(CAD and scene scripts)

begin

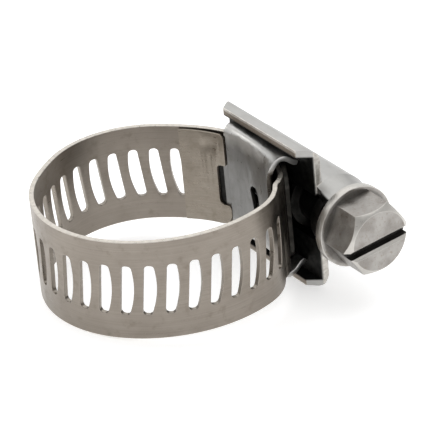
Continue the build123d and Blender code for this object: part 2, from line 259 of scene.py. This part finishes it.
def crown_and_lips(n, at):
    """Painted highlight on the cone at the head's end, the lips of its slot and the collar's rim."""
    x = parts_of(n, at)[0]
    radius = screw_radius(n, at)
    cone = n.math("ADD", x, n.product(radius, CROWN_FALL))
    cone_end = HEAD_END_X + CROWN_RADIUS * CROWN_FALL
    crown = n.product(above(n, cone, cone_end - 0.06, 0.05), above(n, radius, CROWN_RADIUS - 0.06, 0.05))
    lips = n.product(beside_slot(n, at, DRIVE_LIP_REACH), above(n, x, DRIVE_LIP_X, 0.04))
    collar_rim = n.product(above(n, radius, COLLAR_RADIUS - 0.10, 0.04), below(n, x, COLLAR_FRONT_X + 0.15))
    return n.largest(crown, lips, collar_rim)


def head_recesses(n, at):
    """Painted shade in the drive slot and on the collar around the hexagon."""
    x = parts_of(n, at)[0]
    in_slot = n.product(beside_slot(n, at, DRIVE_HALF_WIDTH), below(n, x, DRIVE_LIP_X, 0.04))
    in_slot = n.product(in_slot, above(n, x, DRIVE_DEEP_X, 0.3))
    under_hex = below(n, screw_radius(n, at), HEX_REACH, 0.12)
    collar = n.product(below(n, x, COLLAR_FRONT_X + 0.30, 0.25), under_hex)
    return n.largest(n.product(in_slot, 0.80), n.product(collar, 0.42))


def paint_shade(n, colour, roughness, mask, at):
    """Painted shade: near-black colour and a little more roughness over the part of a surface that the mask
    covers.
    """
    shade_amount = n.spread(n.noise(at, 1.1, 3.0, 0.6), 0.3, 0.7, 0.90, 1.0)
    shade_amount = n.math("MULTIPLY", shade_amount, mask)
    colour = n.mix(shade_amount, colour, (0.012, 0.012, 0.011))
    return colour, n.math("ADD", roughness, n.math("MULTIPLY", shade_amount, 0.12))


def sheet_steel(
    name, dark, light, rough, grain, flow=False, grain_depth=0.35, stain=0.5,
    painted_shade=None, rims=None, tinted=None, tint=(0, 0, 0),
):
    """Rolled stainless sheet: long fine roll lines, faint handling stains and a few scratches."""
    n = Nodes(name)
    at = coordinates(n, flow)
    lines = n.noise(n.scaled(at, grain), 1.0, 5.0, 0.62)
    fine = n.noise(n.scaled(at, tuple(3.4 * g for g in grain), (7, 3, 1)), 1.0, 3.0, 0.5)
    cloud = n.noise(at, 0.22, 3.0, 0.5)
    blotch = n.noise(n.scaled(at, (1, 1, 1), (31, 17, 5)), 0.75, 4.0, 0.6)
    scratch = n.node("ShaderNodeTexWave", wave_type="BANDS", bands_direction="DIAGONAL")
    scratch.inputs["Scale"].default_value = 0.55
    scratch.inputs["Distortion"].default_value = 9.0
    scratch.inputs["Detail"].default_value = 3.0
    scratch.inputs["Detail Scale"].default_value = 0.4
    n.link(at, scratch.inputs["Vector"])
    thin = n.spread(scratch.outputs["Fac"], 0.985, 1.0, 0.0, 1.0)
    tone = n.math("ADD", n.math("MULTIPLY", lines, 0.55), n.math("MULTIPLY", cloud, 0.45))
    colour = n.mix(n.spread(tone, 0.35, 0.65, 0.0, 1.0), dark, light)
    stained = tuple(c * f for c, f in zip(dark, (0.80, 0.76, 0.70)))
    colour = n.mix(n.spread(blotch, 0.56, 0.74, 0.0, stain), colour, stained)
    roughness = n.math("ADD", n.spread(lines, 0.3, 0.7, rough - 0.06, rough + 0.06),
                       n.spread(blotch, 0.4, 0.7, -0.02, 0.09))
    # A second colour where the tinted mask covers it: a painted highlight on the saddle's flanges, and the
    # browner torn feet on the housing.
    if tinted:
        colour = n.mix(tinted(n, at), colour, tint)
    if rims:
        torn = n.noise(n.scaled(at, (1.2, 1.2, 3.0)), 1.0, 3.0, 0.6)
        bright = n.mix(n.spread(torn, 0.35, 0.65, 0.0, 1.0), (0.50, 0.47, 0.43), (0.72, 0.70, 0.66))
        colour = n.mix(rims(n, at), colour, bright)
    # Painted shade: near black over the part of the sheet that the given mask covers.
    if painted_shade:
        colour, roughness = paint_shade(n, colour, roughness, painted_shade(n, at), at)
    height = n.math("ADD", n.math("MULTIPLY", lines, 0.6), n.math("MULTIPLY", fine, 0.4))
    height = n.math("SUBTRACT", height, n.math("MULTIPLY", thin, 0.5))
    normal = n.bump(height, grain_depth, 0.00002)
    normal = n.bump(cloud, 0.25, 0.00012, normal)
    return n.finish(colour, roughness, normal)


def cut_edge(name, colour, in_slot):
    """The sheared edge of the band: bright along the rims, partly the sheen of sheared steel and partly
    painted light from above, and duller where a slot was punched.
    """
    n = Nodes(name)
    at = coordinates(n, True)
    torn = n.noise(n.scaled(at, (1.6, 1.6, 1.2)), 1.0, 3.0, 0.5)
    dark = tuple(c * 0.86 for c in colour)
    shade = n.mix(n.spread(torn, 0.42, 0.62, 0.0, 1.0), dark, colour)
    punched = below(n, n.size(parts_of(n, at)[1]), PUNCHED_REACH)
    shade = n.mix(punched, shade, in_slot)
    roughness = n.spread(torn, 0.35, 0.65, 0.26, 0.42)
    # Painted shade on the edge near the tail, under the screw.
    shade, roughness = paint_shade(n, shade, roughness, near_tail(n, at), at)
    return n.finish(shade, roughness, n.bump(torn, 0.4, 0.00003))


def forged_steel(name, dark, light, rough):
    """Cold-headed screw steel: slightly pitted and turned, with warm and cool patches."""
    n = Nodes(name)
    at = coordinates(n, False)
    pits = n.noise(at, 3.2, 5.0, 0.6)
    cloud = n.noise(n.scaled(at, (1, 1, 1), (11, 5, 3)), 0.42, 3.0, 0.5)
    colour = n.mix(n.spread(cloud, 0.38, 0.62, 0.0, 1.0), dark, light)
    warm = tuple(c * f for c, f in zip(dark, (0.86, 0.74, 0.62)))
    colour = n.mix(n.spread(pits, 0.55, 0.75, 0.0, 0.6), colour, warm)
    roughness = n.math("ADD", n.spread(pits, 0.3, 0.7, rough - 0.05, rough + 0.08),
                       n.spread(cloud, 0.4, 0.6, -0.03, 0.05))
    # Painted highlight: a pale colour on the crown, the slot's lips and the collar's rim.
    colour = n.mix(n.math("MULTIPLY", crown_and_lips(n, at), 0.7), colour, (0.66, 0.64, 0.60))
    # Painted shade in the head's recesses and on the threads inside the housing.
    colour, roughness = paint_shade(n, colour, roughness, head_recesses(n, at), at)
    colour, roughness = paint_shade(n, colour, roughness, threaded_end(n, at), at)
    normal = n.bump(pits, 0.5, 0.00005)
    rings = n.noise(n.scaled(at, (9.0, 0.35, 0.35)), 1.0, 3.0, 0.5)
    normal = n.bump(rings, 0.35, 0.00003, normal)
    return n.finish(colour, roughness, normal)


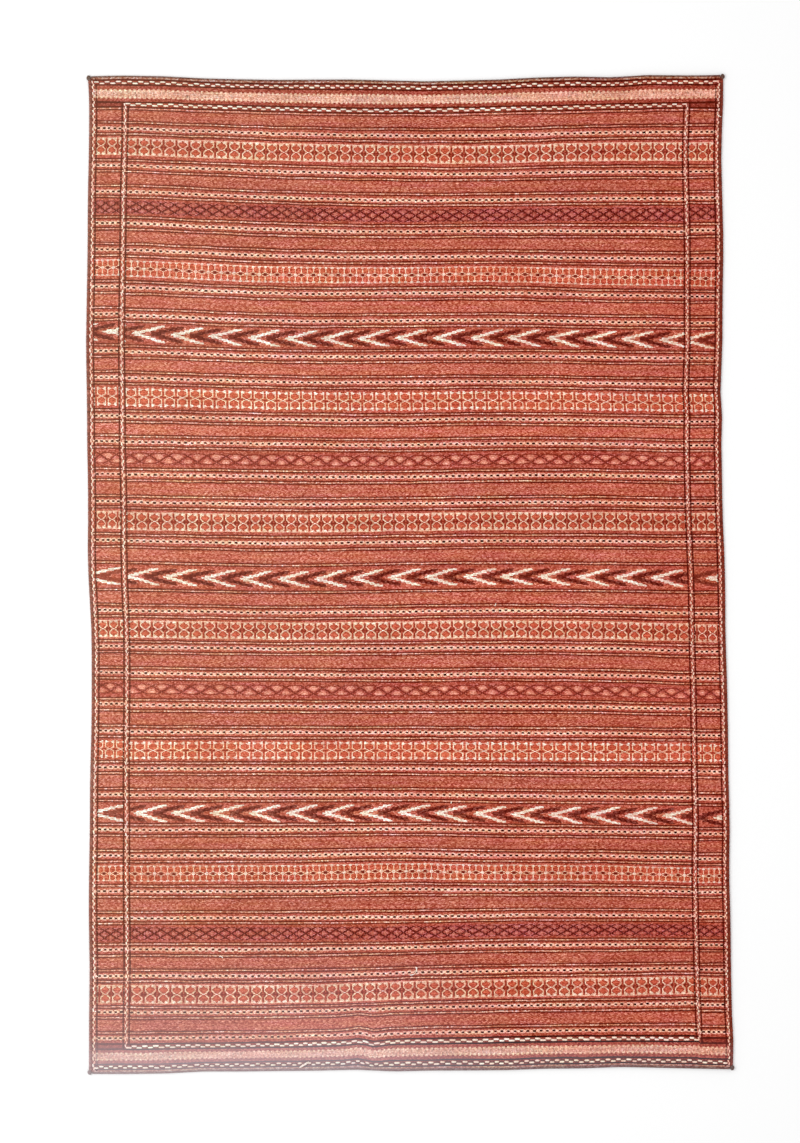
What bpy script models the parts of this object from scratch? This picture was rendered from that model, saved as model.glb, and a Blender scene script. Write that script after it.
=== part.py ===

end

Aim: Repeat the lines above exactly.

Reply to the exercise:
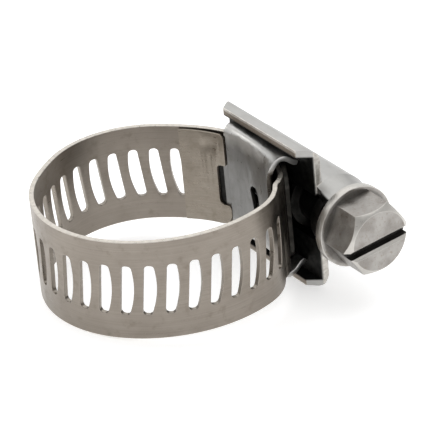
Continue the build123d and Blender code for this object: part 2, from line 259 of scene.py. This part finishes it.
def crown_and_lips(n, at):
    """Painted highlight on the cone at the head's end, the lips of its slot and the collar's rim."""
    x = parts_of(n, at)[0]
    radius = screw_radius(n, at)
    cone = n.math("ADD", x, n.product(radius, CROWN_FALL))
    cone_end = HEAD_END_X + CROWN_RADIUS * CROWN_FALL
    crown = n.product(above(n, cone, cone_end - 0.06, 0.05), above(n, radius, CROWN_RADIUS - 0.06, 0.05))
    lips = n.product(beside_slot(n, at, DRIVE_LIP_REACH), above(n, x, DRIVE_LIP_X, 0.04))
    collar_rim = n.product(above(n, radius, COLLAR_RADIUS - 0.10, 0.04), below(n, x, COLLAR_FRONT_X + 0.15))
    return n.largest(crown, lips, collar_rim)


def head_recesses(n, at):
    """Painted shade in the drive slot and on the collar around the hexagon."""
    x = parts_of(n, at)[0]
    in_slot = n.product(beside_slot(n, at, DRIVE_HALF_WIDTH), below(n, x, DRIVE_LIP_X, 0.04))
    in_slot = n.product(in_slot, above(n, x, DRIVE_DEEP_X, 0.3))
    under_hex = below(n, screw_radius(n, at), HEX_REACH, 0.12)
    collar = n.product(below(n, x, COLLAR_FRONT_X + 0.30, 0.25), under_hex)
    return n.largest(n.product(in_slot, 0.80), n.product(collar, 0.42))


def paint_shade(n, colour, roughness, mask, at):
    """Painted shade: near-black colour and a little more roughness over the part of a surface that the mask
    covers.
    """
    shade_amount = n.spread(n.noise(at, 1.1, 3.0, 0.6), 0.3, 0.7, 0.90, 1.0)
    shade_amount = n.math("MULTIPLY", shade_amount, mask)
    colour = n.mix(shade_amount, colour, (0.012, 0.012, 0.011))
    return colour, n.math("ADD", roughness, n.math("MULTIPLY", shade_amount, 0.12))


def sheet_steel(
    name, dark, light, rough, grain, flow=False, grain_depth=0.35, stain=0.5,
    painted_shade=None, rims=None, tinted=None, tint=(0, 0, 0),
):
    """Rolled stainless sheet: long fine roll lines, faint handling stains and a few scratches."""
    n = Nodes(name)
    at = coordinates(n, flow)
    lines = n.noise(n.scaled(at, grain), 1.0, 5.0, 0.62)
    fine = n.noise(n.scaled(at, tuple(3.4 * g for g in grain), (7, 3, 1)), 1.0, 3.0, 0.5)
    cloud = n.noise(at, 0.22, 3.0, 0.5)
    blotch = n.noise(n.scaled(at, (1, 1, 1), (31, 17, 5)), 0.75, 4.0, 0.6)
    scratch = n.node("ShaderNodeTexWave", wave_type="BANDS", bands_direction="DIAGONAL")
    scratch.inputs["Scale"].default_value = 0.55
    scratch.inputs["Distortion"].default_value = 9.0
    scratch.inputs["Detail"].default_value = 3.0
    scratch.inputs["Detail Scale"].default_value = 0.4
    n.link(at, scratch.inputs["Vector"])
    thin = n.spread(scratch.outputs["Fac"], 0.985, 1.0, 0.0, 1.0)
    tone = n.math("ADD", n.math("MULTIPLY", lines, 0.55), n.math("MULTIPLY", cloud, 0.45))
    colour = n.mix(n.spread(tone, 0.35, 0.65, 0.0, 1.0), dark, light)
    stained = tuple(c * f for c, f in zip(dark, (0.80, 0.76, 0.70)))
    colour = n.mix(n.spread(blotch, 0.56, 0.74, 0.0, stain), colour, stained)
    roughness = n.math("ADD", n.spread(lines, 0.3, 0.7, rough - 0.06, rough + 0.06),
                       n.spread(blotch, 0.4, 0.7, -0.02, 0.09))
    # A second colour where the tinted mask covers it: a painted highlight on the saddle's flanges, and the
    # browner torn feet on the housing.
    if tinted:
        colour = n.mix(tinted(n, at), colour, tint)
    if rims:
        torn = n.noise(n.scaled(at, (1.2, 1.2, 3.0)), 1.0, 3.0, 0.6)
        bright = n.mix(n.spread(torn, 0.35, 0.65, 0.0, 1.0), (0.50, 0.47, 0.43), (0.72, 0.70, 0.66))
        colour = n.mix(rims(n, at), colour, bright)
    # Painted shade: near black over the part of the sheet that the given mask covers.
    if painted_shade:
        colour, roughness = paint_shade(n, colour, roughness, painted_shade(n, at), at)
    height = n.math("ADD", n.math("MULTIPLY", lines, 0.6), n.math("MULTIPLY", fine, 0.4))
    height = n.math("SUBTRACT", height, n.math("MULTIPLY", thin, 0.5))
    normal = n.bump(height, grain_depth, 0.00002)
    normal = n.bump(cloud, 0.25, 0.00012, normal)
    return n.finish(colour, roughness, normal)


def cut_edge(name, colour, in_slot):
    """The sheared edge of the band: bright along the rims, partly the sheen of sheared steel and partly
    painted light from above, and duller where a slot was punched.
    """
    n = Nodes(name)
    at = coordinates(n, True)
    torn = n.noise(n.scaled(at, (1.6, 1.6, 1.2)), 1.0, 3.0, 0.5)
    dark = tuple(c * 0.86 for c in colour)
    shade = n.mix(n.spread(torn, 0.42, 0.62, 0.0, 1.0), dark, colour)
    punched = below(n, n.size(parts_of(n, at)[1]), PUNCHED_REACH)
    shade = n.mix(punched, shade, in_slot)
    roughness = n.spread(torn, 0.35, 0.65, 0.26, 0.42)
    # Painted shade on the edge near the tail, under the screw.
    shade, roughness = paint_shade(n, shade, roughness, near_tail(n, at), at)
    return n.finish(shade, roughness, n.bump(torn, 0.4, 0.00003))


def forged_steel(name, dark, light, rough):
    """Cold-headed screw steel: slightly pitted and turned, with warm and cool patches."""
    n = Nodes(name)
    at = coordinates(n, False)
    pits = n.noise(at, 3.2, 5.0, 0.6)
    cloud = n.noise(n.scaled(at, (1, 1, 1), (11, 5, 3)), 0.42, 3.0, 0.5)
    colour = n.mix(n.spread(cloud, 0.38, 0.62, 0.0, 1.0), dark, light)
    warm = tuple(c * f for c, f in zip(dark, (0.86, 0.74, 0.62)))
    colour = n.mix(n.spread(pits, 0.55, 0.75, 0.0, 0.6), colour, warm)
    roughness = n.math("ADD", n.spread(pits, 0.3, 0.7, rough - 0.05, rough + 0.08),
                       n.spread(cloud, 0.4, 0.6, -0.03, 0.05))
    # Painted highlight: a pale colour on the crown, the slot's lips and the collar's rim.
    colour = n.mix(n.math("MULTIPLY", crown_and_lips(n, at), 0.7), colour, (0.66, 0.64, 0.60))
    # Painted shade in the head's recesses and on the threads inside the housing.
    colour, roughness = paint_shade(n, colour, roughness, head_recesses(n, at), at)
    colour, roughness = paint_shade(n, colour, roughness, threaded_end(n, at), at)
    normal = n.bump(pits, 0.5, 0.00005)
    rings = n.noise(n.scaled(at, (9.0, 0.35, 0.35)), 1.0, 3.0, 0.5)
    normal = n.bump(rings, 0.35, 0.00003, normal)
    return n.finish(colour, roughness, normal)


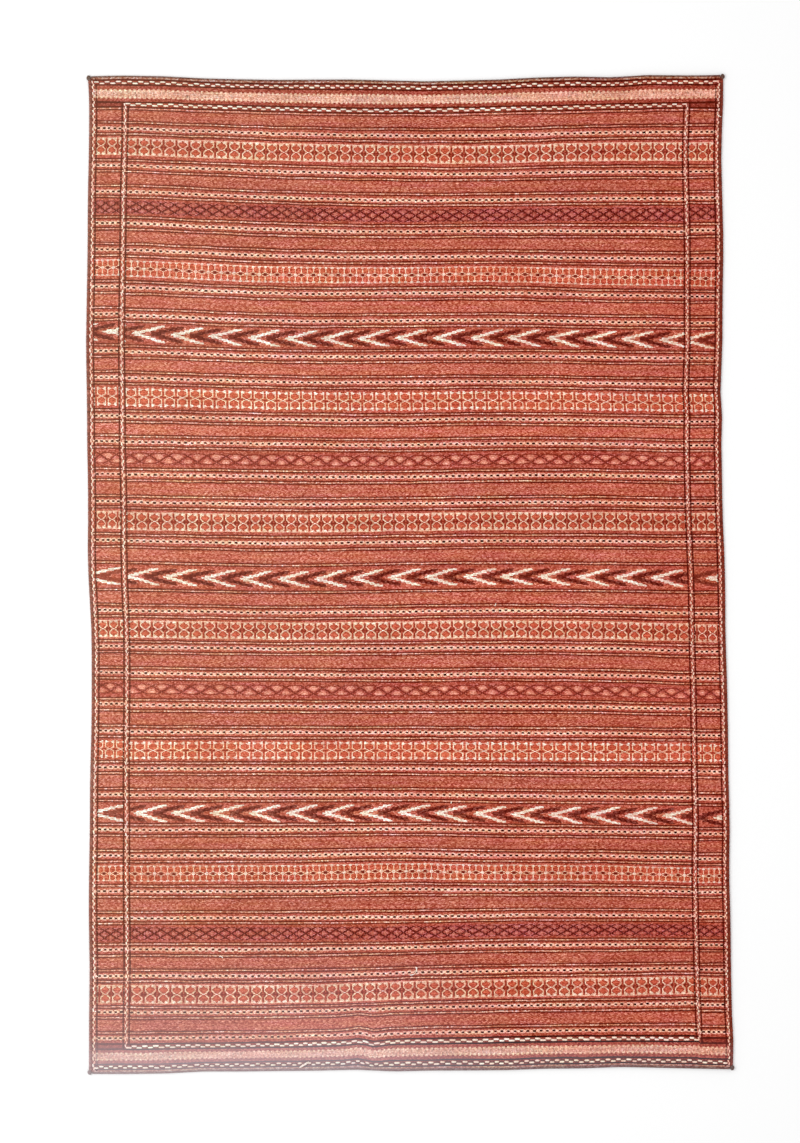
What bpy script models the parts of this object from scratch? This picture was rendered from that model, saved as model.glb, and a Blender scene script. Write that script after it.
=== part.py ===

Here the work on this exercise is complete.